Futbol en la Iglesia
P. Adolfo Güémez, L.C.
Aún tengo presente en mi memoria el momento en que el equipo de futbol del León, bajo la
dirección de Gustavo Matosas, se abrazó y se arrodilló en medio de la cancha para ofrecerle
a Dios su triunfo en el Torneo de Apertura 2013. ¡Un momento emocionante!
En este mundo que cada día separa más la fe de la vida real, que busca aislar a Dios en el
rincón más empolvado posible, me sorprendió mucho saber que alguien tuviera aún las
agallas necesarias para comportarse, de tal manera, que reconociera a Dios frente a todos.
Los jugadores y el entrenador del León no hicieron otra cosa que mostrar lo que es obvio:
Dios es el dueño de todo, participa de nuestra vida y se merece toda alabanza.
A veces cuesta aceptar esto siempre y en todo lugar. No sólo en el mundo del deporte, sino
en la vida de todos los días. ¡Qué fácil y cómodo es negar nuestra fe! Ante un ataque, una
crítica, una malinterpretación, una burla, un antivalor.
Pero me he alegrado de que el caso del León no sea una excepción.
Wayne Rooney, además de ser católico, es el mejor jugador de la liga de futbol inglesa y
uno de los mejores a nivel mundial. Delantero del Manchester United , ha participado con la
selección inglesa en dos Copas del Mundo y en dos ediciones de la Eurocopa, donde en el
2004 se convirtió en el jugador más joven en marcar un gol en dicha competencia. En estos
días, de hecho, se prepara para su participación en el próximo mundial en Brasil.
El éxito y la fama no le impiden mantener una cercanía real con su fe católica, que conoce
desde la infancia, y por la que ha sufrido diversos problemas.
No tiene miedo de reconocer su fe ante los medios de comunicación. En una entrevista al
periódico Daily Mail señaló: «Rezo por mi familia antes de cada partido, pues soy
creyente». Y agrega: «No le ruego (a Dios) para que me ayude a marcar goles, sino que lo
hago para que interceda por mi salud y la de quienes estamos en el campo de juego».
Rooney no es un santo de altar. De hecho, es conocido por tener un carácter impulsivo no
sólo dentro de las canchas, sino también en su vida diaria.

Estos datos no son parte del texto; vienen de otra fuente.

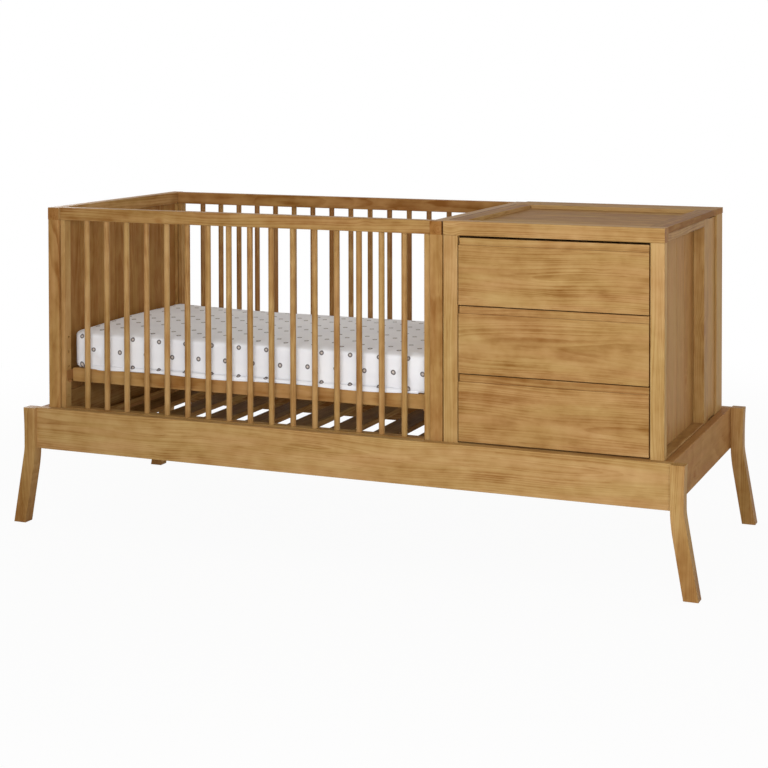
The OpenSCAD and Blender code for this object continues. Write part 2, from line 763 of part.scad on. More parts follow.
// The top frame's front rail is deeper than the stiles: the sides are notched round it.
module front_rail_notch()
    box_between([chest_x - bit, -bit, chest_top - top_front_h], [right_face + bit, top_front_w, chest_top]);

module link_bolt_holes()
    for (at = link_bolt_at)
        rod_x([mid_x + end_t - link_bolt_grip, at[0], at[1]],
            link_bolt_grip + chest_gap + side_t + bit, bolt_d + 2 * bolt_gap);

module chest_left_side() in_frame() color(plywood)
    difference() {
        box_between([chest_x, chest_stile_t, deck_h], [chest_x + side_t, chest_back_y, top_low]);
        front_rail_notch();
        link_bolt_holes();
    }

module chest_stiles() in_frame() color(pine) {
    stile_top = chest_top - top_front_h;
    timber_z([chest_x, 0, deck_h], [chest_x + chest_left_stile_w, chest_stile_t, stile_top]);
    timber_z([right_face - chest_right_stile_w, 0, deck_h], [right_face, chest_stile_t, stile_top]);
}

module chest_bottom_rail() in_frame() color(pine)
    timber_x([chest_x + chest_left_stile_w, 0, deck_h],
        [right_face - chest_right_stile_w, chest_stile_t, ledge_h], board_edge_r);

module chest_bottom_panel() in_frame() color(plywood)
    box_between([chest_x + side_t, chest_stile_t, deck_h],
        [right_board_x0, chest_back_y - back_panel_t, deck_h + bottom_t]);

module chest_back_panel() in_frame() color(plywood)
    box_between([chest_x + side_t, chest_back_y - back_panel_t, deck_h],
        [right_board_x1, chest_back_y, top_low]);

module chest_right_boards() in_frame() color(pine_dark)
    difference() {
        translate([right_board_x0, 0, 0])
            board_row(right_joints, right_board_t, deck_h, tray_top - tray_t - bit);
        front_rail_notch();
    }

module chest_right_rails() in_frame() color(pine_dark) {
    timber_y([right_board_x1, top_front_w, right_rail_low], [right_face, mid_post_y, top_low]);
    timber_y([right_board_x1, chest_stile_t, deck_h],
        [right_face, mid_post_y, ledge_h + right_low_rail_rise], board_edge_r);
}

module chest_middle_post() in_frame() color(pine)
    difference() {
        timber_z([right_board_x1, mid_post_y, deck_h], [right_face, mid_post_y + mid_post_d, top_low]);
        rear_panel_groove();
    }

module rear_panel_groove()
    box_between([rear_panel_x0 - groove_gap, mid_post_y + mid_post_d - groove_d, deck_h - bit],
        [rear_panel_x0 + right_board_t + groove_gap, corner_post_y + groove_d, top_low + bit]);

module chest_rear_panel() in_frame() color(pine_dark)
    box_between([rear_panel_x0, mid_post_y + mid_post_d - groove_d + groove_gap, deck_h],
        [rear_panel_x0 + right_board_t, corner_post_y + groove_d - groove_gap, top_low - rear_slot]);

module chest_corner_post() in_frame() color(pine)
    difference() {
        timber_z([right_board_x1, corner_post_y, deck_h], [right_face, chest_back_y, top_low]);
        rear_panel_groove();
    }

// The tray's panel sits in a rebate under the frame.
module tray_rebate()
    box_between([chest_x + top_side_w - tray_lap - groove_gap, top_front_w - tray_lap - groove_gap,
        tray_top - tray_t - groove_gap],
        [right_face - top_side_w + tray_lap + groove_gap,
        body_d - top_back_w + tray_lap + groove_gap, tray_top]);

module top_front_rail() in_frame() color(pine_light)
    difference() {
        timber_x([chest_x, 0, chest_top - top_front_h], [right_face, top_front_w, chest_top]);
        tray_rebate();
    }

module top_side_rails() in_frame() color(pine_light)
    difference() {
        for (x = [chest_x, right_face - top_side_w])
            timber_y([x, top_front_w, top_low],
                [x + top_side_w, body_d - top_back_w, chest_top], board_edge_r);
        tray_rebate();
    }

module top_back_rail() in_frame() color(pine_light)
    difference() {
        timber_x([chest_x, body_d - top_back_w, top_low], [right_face, body_d, chest_top], board_edge_r);
        tray_rebate();
    }

module changing_tray() in_frame() color(pine_light)
    box_between([chest_x + top_side_w - tray_lap, top_front_w - tray_lap, tray_top - tray_t],
        [right_face - top_side_w + tray_lap, body_d - top_back_w + tray_lap, tray_top]);

/* Drawers. k = 0 is the top drawer. */

function front_z(k) = drawers_top - front_h - k * (front_h + drawer_gap);

module runner_packers() in_frame() color(pine_dark)
    for (k = [0:drawer_n - 1])
        box_between([packer_x0, chest_stile_t, front_z(k) + runner_mid - packer_h / 2],
            [packer_x1, runner_y + runner_len, front_z(k) + runner_mid + packer_h / 2]);

// A channel open towards +X, its back at x = 0.
module channel(depth, height, length)
    difference() {
        cube([depth, length, height]);
        translate([sheet_t, -bit, sheet_t])
            cube([depth, length + 2 * bit, height - 2 * sheet_t]);
    }

module cabinet_runners() in_frame() color(steel)
    for (k = [0:drawer_n - 1]) {
        z = front_z(k) + runner_mid - runner_h / 2;
        translate([packer_x1, runner_y, z])
            channel(runner_t - sheet_t - runner_gap, runner_h, runner_len);
        translate([right_board_x0, runner_y, z])
            mirror([1, 0, 0])
                channel(runner_t - sheet_t - runner_gap, runner_h, runner_len);
    }

module drawer_slides(k) in_frame() color(steel) {
    z = front_z(k) + runner_mid - slide_h / 2;
    slide_depth = runner_t - sheet_t - runner_gap;
    translate([box_x0, runner_y, z])
        mirror([1, 0, 0])
            channel(slide_depth, slide_h, runner_len);
    translate([box_x1, runner_y, z])
        channel(slide_depth, slide_h, runner_len);
}

// The front has a finger pull: its top edge lies back over the full width.
module drawer_front(k) in_frame() color(pine) {
    z = front_z(k);
    union() {
        timber_x([drawer_x0, 0, z], [drawer_x1, front_t, z + front_h - pull_h + board_edge_r], board_edge_r);
        timber_x([drawer_x0 + 1, pull_d, z + board_edge_r + 2], [drawer_x1 - 1, front_t, z + front_h],
            board_edge_r);
    }
}

// The box is open at the top; its bottom lies in a groove all round.
module drawer_box(k) in_frame() color(plywood) {
    z = front_z(k) + box_lift;
    low = z + box_bottom_lift;
    difference() {
        box_between([box_x0, front_t, z], [box_x1, front_t + box_len, z + box_h]);
        box_between([box_x0 + box_t, front_t + box_t, z - bit],
            [box_x1 - box_t, front_t + box_len - box_t, z + box_h + bit]);
        box_between([box_x0 + box_t - box_groove, front_t + box_t - box_groove, low - groove_gap],
            [box_x1 - box_t + box_groove, front_t + box_len - box_t + box_groove,
            low + box_bottom_t + groove_gap]);
    }
}

module drawer_bottom(k) in_frame() color(plywood) {
    low = front_z(k) + box_lift + box_bottom_lift;
    in = box_t - box_groove + groove_gap;
    box_between([box_x0 + in, front_t + in, low], [box_x1 - in, front_t + box_len - in, low + box_bottom_t]);
}

front_apron();
back_apron();
side_aprons();
front_legs();
back_legs();
corner_blocks();
leg_bolts();
deck_ledgers();
deck_slats();
left_end_top_rail();
left_end_posts();
left_end_boards();
left_end_bottom_rail();
middle_end_top_rail();
middle_end_posts();
middle_end_boards();
middle_end_bottom_rail();
front_gate_top_rail();
front_gate_bottom_rail();
front_gate_stiles();
front_gate_spindles();
back_gate_top_rail();
back_gate_bottom_rail();
back_gate_stiles();
back_gate_spindles();
frame_bolts();
support_pegs();
support_long_rails();
support_end_rails();
support_slats();
support_hangers();
mattress();
chest_left_side();
chest_stiles();
chest_bottom_rail();
chest_bottom_panel();
chest_back_panel();
chest_right_boards();
chest_right_rails();
chest_middle_post();
chest_rear_panel();
chest_corner_post();
top_front_rail();
top_side_rails();
top_back_rail();
changing_tray();
runner_packers();
cabinet_runners();
drawer_front(0);  // drawer_top_front
drawer_box(0);  // drawer_top_box
drawer_bottom(0);  // drawer_top_bottom
drawer_slides(0);  // drawer_top_slides
drawer_front(1);  // drawer_middle_front
drawer_box(1);  // drawer_middle_box
drawer_bottom(1);  // drawer_middle_bottom
drawer_slides(1);  // drawer_middle_slides
drawer_front(2);  // drawer_bottom_front
drawer_box(2);  // drawer_bottom_box
drawer_bottom(2);  // drawer_bottom_bottom
drawer_slides(2);  // drawer_bottom_slides
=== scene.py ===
# %% [markdown]
# # A pine crib with its changing chest
# The crib and a chest with three drawers stand in one long base with splayed legs. The timbers come
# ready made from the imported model. This lesson gives them their wood, lays a soft mattress with a
# printed sheet on its slats, and sets up the light and the camera of a plain product photograph.
# All lengths are in metres.

import math

import bmesh
import bpy
import numpy as np
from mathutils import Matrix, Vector


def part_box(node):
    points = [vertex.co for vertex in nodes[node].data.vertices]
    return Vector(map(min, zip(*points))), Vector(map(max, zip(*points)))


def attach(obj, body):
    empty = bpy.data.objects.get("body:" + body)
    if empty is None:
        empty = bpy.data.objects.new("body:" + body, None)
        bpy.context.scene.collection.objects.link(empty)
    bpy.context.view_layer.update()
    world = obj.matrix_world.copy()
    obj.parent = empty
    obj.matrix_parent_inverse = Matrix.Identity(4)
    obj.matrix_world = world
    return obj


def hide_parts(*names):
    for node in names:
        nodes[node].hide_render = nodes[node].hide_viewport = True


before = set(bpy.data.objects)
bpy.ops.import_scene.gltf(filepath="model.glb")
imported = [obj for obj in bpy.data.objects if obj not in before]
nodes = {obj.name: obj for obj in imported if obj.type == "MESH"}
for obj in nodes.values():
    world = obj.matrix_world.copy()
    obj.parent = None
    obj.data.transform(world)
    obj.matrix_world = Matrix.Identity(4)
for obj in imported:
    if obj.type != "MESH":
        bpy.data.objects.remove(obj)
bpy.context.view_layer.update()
X, Y, Z = 0, 1, 2

# %% [markdown]
# ## The camera
# A product photograph of long furniture is often taken with a view camera: the camera stands high and
# to the right, looks almost level, and its lens is shifted so that uprights stay parallel. Blender's
# camera has the same shift. Turning the camera down instead would make the legs lean together.

# %% Place the shifted camera
PICTURE = 768  # pixels on each side of the picture
LENS_CENTRE = (500.0, 110.8)  # the pixel that the lens points at
FOCAL_PIXELS = 1562.3
CAMERA_PLACE = (2.2077, -4.8107, 1.5173)
CAMERA_TILT_DOWN = 1.3  # degrees, as the turn is
CAMERA_TURN = 20.43
SENSOR = 36.0  # millimetres
CAMERA_SEES_TO = 200

lens = bpy.data.cameras.new("studio_camera")
lens.sensor_width = SENSOR
lens.lens = FOCAL_PIXELS * SENSOR / PICTURE
lens.shift_x = (PICTURE / 2 - LENS_CENTRE[0]) / PICTURE
lens.shift_y = (LENS_CENTRE[1] - PICTURE / 2) / PICTURE
lens.clip_end = CAMERA_SEES_TO
camera = bpy.data.objects.new("studio_camera", lens)
camera.location = CAMERA_PLACE
camera.rotation_euler = (math.radians(90 - CAMERA_TILT_DOWN), 0, math.radians(CAMERA_TURN))
bpy.context.collection.objects.link(camera)
bpy.context.scene.camera = camera
bpy.context.scene.view_settings.view_transform = "Standard"
print("lens", round(lens.lens, 1), "mm, shift", round(lens.shift_x, 3), round(lens.shift_y, 3))

# %% [markdown]
# ## Small helpers for node materials
# A material here is a chain of small sums on the place of each point. The helpers add a node or two
# each and return an output, so a formula reads from left to right instead of as a list of links.

# %% Helpers for numbers and places
def new_material(name):
    """An empty material: returns it with its tree and its Principled shader."""
    material = bpy.data.materials.new(name)
    material.use_nodes = True
    tree = material.node_tree
    return material, tree, tree.nodes["Principled BSDF"]


def put(tree, socket, value):
    """Links an output socket, or writes a plain number or colour."""
    if isinstance(value, bpy.types.NodeSocket):
        tree.links.new(value, socket)
    else:
        socket.default_value = value


def math_node(tree, operation, *values):
    """One Math node on up to three values."""
    node = tree.nodes.new("ShaderNodeMath")
    node.operation = operation
    for socket, value in zip(node.inputs, values):
        put(tree, socket, value)
    return node.outputs[0]


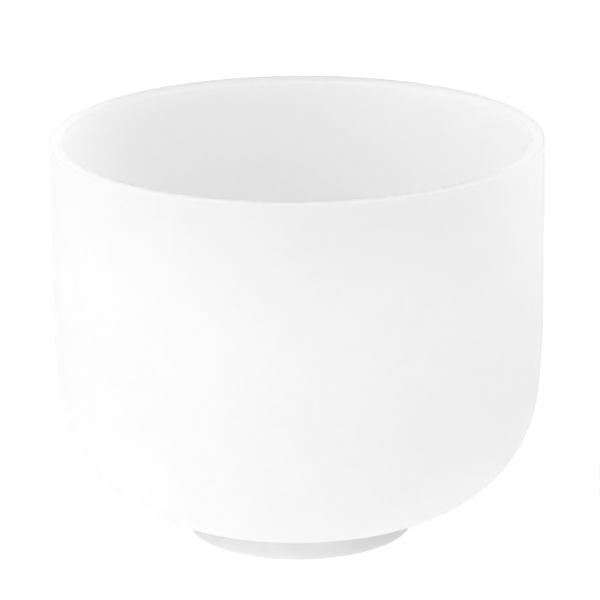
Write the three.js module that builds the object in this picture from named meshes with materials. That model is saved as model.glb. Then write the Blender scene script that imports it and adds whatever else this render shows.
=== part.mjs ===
// Crystal singing bowl: a frosted quartz bowl that rests loose on a silicone support ring.
// Millimetres, +Z up. The origin is the centre of the ring's underside, on the bowl's own axis.

import * as THREE from 'three';

// Bowl: one shell of even thickness, a shallow crown that turns through a knuckle into the side.
const OUTER_DIAMETER = 203;
const WALL = 6.3;
const BOWL_HEIGHT = 164;                             // from the crown's lowest point to the rim
const RIM_OUTER_ROUND = 1;
const RIM_INNER_ROUND = 2;
const RIM_SLOPE = THREE.MathUtils.degToRad(6);       // the rim's top falls this much towards the inside
const CROWN_RADIUS = 212;                            // dome of the bottom
const KNUCKLE_RADIUS = 55.5;                         // turn from the bottom into the side
const FLANK_RADIUS = 380;                            // slow curve from the knuckle to the straight wall
const FLANK_ANGLE = THREE.MathUtils.degToRad(5.5);   // how far that slow curve turns

// Support ring: a flat moulded ring with a vertical outside and a top dished to the bowl's crown.
const RING_OUTER_DIAMETER = 93.2;
const RING_WIDTH = 10;
const RING_EDGE_ROUND = 0.6;
const FLOOR_CLEARANCE = 4;                           // under the crown's lowest point
const SEAT_GAP = 0.3;                                // between the crown and the ring's dished top

const SEGMENTS = 80;                                 // round the axis
const CROWN_STEPS = 4;
const KNUCKLE_STEPS = 9;
const FLANK_STEPS = 2;
const ROUND_STEPS = 3;
const SEAT_STEPS = 4;

const RIGHT_ANGLE = Math.PI / 2;
const RIM_HEIGHT = FLOOR_CLEARANCE + BOWL_HEIGHT;
const OUTER_RADIUS = OUTER_DIAMETER / 2;

// Profile points are Vector2(radius, height). Angles are measured from +radius towards +height.
function arc(centre, radius, from, to, steps) {
  return Array.from({ length: steps + 1 }, (_, step) => {
    const angle = THREE.MathUtils.lerp(from, to, step / steps);
    return new THREE.Vector2(centre.x + radius * Math.cos(angle), centre.y + radius * Math.sin(angle));
  });
}

// Centres of the three arcs. Each arc is tangent to the next, and the flank to the straight wall.
function arcCentres() {
  const flankX = OUTER_RADIUS - FLANK_RADIUS;
  const knuckleX = flankX + (FLANK_RADIUS - KNUCKLE_RADIUS) * Math.cos(FLANK_ANGLE);
  const crownTurn = Math.asin(knuckleX / (CROWN_RADIUS - KNUCKLE_RADIUS));
  const crownY = FLOOR_CLEARANCE + CROWN_RADIUS;
  const knuckleY = crownY - (CROWN_RADIUS - KNUCKLE_RADIUS) * Math.cos(crownTurn);
  const flankY = knuckleY + (FLANK_RADIUS - KNUCKLE_RADIUS) * Math.sin(FLANK_ANGLE);
  return {
    crownTurn,
    crown: new THREE.Vector2(0, crownY),
    knuckle: new THREE.Vector2(knuckleX, knuckleY),
    flank: new THREE.Vector2(flankX, flankY),
  };
}

// One skin of the bowl from the axis up to the top of its flank, set in from the outside by inset.
function skinProfile(inset) {
  const { crownTurn, crown, knuckle, flank } = arcCentres();
  const crownEnd = crownTurn - RIGHT_ANGLE;
  const points = [
    ...arc(crown, CROWN_RADIUS - inset, -RIGHT_ANGLE, crownEnd, CROWN_STEPS),
    ...arc(knuckle, KNUCKLE_RADIUS - inset, crownEnd, -FLANK_ANGLE, KNUCKLE_STEPS).slice(1),
    ...arc(flank, FLANK_RADIUS - inset, -FLANK_ANGLE, 0, FLANK_STEPS).slice(1),
  ];
  points[0].x = 0;
  return points;
}

function lathe(profile) {
  const geometry = new THREE.LatheGeometry(profile, SEGMENTS);
  geometry.rotateX(RIGHT_ANGLE);
  return geometry;
}

function bowlGeometry() {
  const fall = (WALL - RIM_OUTER_ROUND - RIM_INNER_ROUND) * Math.tan(RIM_SLOPE);
  const outerRound = new THREE.Vector2(OUTER_RADIUS - RIM_OUTER_ROUND, RIM_HEIGHT - RIM_OUTER_ROUND);
  const innerRound = new THREE.Vector2(
    OUTER_RADIUS - WALL + RIM_INNER_ROUND,
    RIM_HEIGHT - fall - RIM_INNER_ROUND,
  );
  return lathe([
    ...skinProfile(0),
    ...arc(outerRound, RIM_OUTER_ROUND, 0, RIGHT_ANGLE, ROUND_STEPS),
    ...arc(innerRound, RIM_INNER_ROUND, RIGHT_ANGLE, Math.PI, ROUND_STEPS),
    ...skinProfile(WALL).reverse(),
  ]);
}

// Height of the ring's dished top, which runs parallel to the bowl's crown.
function seatHeight(radius) {
  const seatRadius = CROWN_RADIUS + SEAT_GAP;
  return FLOOR_CLEARANCE + CROWN_RADIUS - Math.sqrt(seatRadius ** 2 - radius ** 2);
}

function ringGeometry() {
  const outer = RING_OUTER_DIAMETER / 2;
  const inner = outer - RING_WIDTH;
  const round = RING_EDGE_ROUND;
  const seatFrom = outer - round;
  const seatTo = inner + round;
  const seat = Array.from({ length: SEAT_STEPS + 1 }, (_, step) => {
    const radius = THREE.MathUtils.lerp(seatFrom, seatTo, step / SEAT_STEPS);
    return new THREE.Vector2(radius, seatHeight(radius));
  });
  const corner = (x, y, from) => arc(new THREE.Vector2(x, y), round, from, from + RIGHT_ANGLE, ROUND_STEPS);
  const profile = [
    ...corner(seatFrom, round, -RIGHT_ANGLE),
    ...corner(seatFrom, seatHeight(seatFrom) - round, 0).slice(0, -1),
    ...seat,
    ...corner(seatTo, seatHeight(seatTo) - round, RIGHT_ANGLE).slice(1),
    ...corner(seatTo, round, Math.PI),
  ];
  profile.push(profile[0].clone());
  return lathe(profile);
}

function quartzBowl() {
  const frostedQuartz = new THREE.MeshStandardMaterial({ color: 0xf4f4f2, roughness: 0.6, metalness: 0 });
  const bowl = new THREE.Mesh(bowlGeometry(), frostedQuartz);
  bowl.name = 'quartz_bowl';
  return bowl;
}

function supportRing() {
  const silicone = new THREE.MeshStandardMaterial({ color: 0xe4e4e4, roughness: 0.7, metalness: 0 });
  const ring = new THREE.Mesh(ringGeometry(), silicone);
  ring.name = 'support_ring';
  return ring;
}

const singingBowl = new THREE.Group();
singingBowl.add(supportRing(), quartzBowl());

export default singingBowl;
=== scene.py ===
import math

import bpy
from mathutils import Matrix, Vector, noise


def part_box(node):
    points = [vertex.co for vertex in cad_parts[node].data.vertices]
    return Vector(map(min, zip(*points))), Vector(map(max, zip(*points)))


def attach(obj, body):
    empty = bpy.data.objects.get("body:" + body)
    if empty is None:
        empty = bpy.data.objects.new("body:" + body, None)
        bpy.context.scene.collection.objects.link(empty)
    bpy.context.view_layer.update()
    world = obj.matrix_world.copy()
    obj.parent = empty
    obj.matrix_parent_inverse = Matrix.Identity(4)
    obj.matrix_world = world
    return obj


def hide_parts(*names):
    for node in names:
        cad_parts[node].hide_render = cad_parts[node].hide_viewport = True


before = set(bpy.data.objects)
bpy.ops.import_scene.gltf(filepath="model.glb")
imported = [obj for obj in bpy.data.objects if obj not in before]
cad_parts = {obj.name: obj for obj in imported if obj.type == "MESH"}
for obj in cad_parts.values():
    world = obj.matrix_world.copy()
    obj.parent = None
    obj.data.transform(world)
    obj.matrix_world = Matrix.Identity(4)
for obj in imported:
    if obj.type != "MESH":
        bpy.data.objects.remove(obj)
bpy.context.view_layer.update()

# Looks of a crystal singing bowl: a frosted quartz shell, resting loose on a silicone ring.
# Metres, +Z up. Sizes that can be read from the frame are read from it; the rest repeat the part's own.

bowl_low, bowl_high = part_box("quartz_bowl")
_, ring_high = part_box("support_ring")

MM = 0.001
QUARTER = math.pi / 2

# Bowl shell: crown, knuckle and flank arcs, then a straight wall up to a rounded rim.
OUTER_RADIUS = bowl_high.x
RIM_HEIGHT = bowl_high.z
CROWN_HEIGHT = bowl_low.z
WALL = 6.3 * MM
RIM_OUTER_ROUND = 1 * MM
RIM_INNER_ROUND = 2 * MM
RIM_SLOPE = math.radians(6)
RIM_FALL = (WALL - RIM_OUTER_ROUND - RIM_INNER_ROUND) * math.tan(RIM_SLOPE)
CROWN_RADIUS = 212 * MM
KNUCKLE_RADIUS = 55.5 * MM
FLANK_RADIUS = 380 * MM
FLANK_ANGLE = math.radians(5.5)
CROWN_STEPS = 28
KNUCKLE_STEPS = 36
FLANK_STEPS = 16
WALL_STEPS = 30
RIM_STEPS = 8
BOWL_SEGMENTS = 288
RIPPLE_DEPTH = 0.12 * MM
RIPPLE_WAVELENGTH = 30 * MM

# Support ring: vertical outside, and a top dished to the crown.
RING_RADIUS = ring_high.x
RING_WIDTH = 10 * MM
RING_EDGE_ROUND = 0.6 * MM
SEAT_GAP = 0.3 * MM
CORNER_STEPS = 6
SEAT_STEPS = 10
RING_SEGMENTS = 192

# Materials. Noise scales are cells to the metre, and scatter is how far light goes before it turns.
NOISE_RANGE = (0.3, 0.7)       # where nearly all of a noise texture's values lie
GRAIN_HEIGHT = 0.05 * MM
QUARTZ_IOR = 1.46
QUARTZ_SCATTER = 120 * MM      # far more than the wall, so that light crosses it
QUARTZ_CLOUD = 28
QUARTZ_MOTTLE = 330
QUARTZ_MOTTLE_DEPTH = 0.005
QUARTZ_GRAIN = 2600
FROSTED_TONE = (0.925, 0.945)
FROSTED_ROUGHNESS = (0.5, 0.62)
# The rim's tone is a little lighter than the skins': a painted highlight. Its lower roughness and finer bump
# are the ground finish.
RIM_PAINTED_HIGHLIGHT_TONE = (0.94, 0.955)
GROUND_ROUGHNESS = (0.45, 0.55)
SILICONE_IOR = 1.41
SILICONE_SCATTER = 3 * MM
SILICONE_CLOUD = 120
SILICONE_GRAIN = 1800
SILICONE_TONE = (0.665, 0.685)
SILICONE_ROUGHNESS = (0.5, 0.65)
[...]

Con esto quiero resaltar que a veces la gente utiliza la incongruencia entre lo que se cree y
se hace por parte de algunos católicos como arma de defensa para no asistir a la Iglesia, ni
comprometerse. Sin embargo, la Iglesia no es un lugar para los inmaculados, como si fuera
un museo de obras de arte perfectas; es, más bien, un hospital de campaña tras una batalla,
como ha subrayado el Papa constantemente.
No hay nadie en la Iglesia militante que sea perfecto. Desde el Papa hasta el último fiel,
todos tenemos defectos, ¡y muchos! Cada uno necesita de la ayuda y salvación de Cristo, y
por eso nos reconocemos pecadores.
Esto es lo que hace que la Iglesia real –no la imagen falsa que a veces nos fabricamos–, sea
un lugar adecuado y atractivo para cualquiera. En Ella no se rechaza a nadie, todos son
bienvenidos siempre.
Las únicas personas santas en este mundo son las que intentan serlo a pesar de sus pecados
e imperfecciones. Las que luchan todos los días, levantándose de sus caídas, sin importar el
número o la profundidad de las mismas. Aquellas que reconocen que Dios no sólo las creó,
sino que camina, hombro a hombro, con cada uno de sus hijos.
Gustavo Ayón, jugador mexicano de baloncesto en la NBA , lo dijo muy bien: «Dios es el
único que ha visto cada una de mis gotas de sudor que he dejado en el camino a la NBA».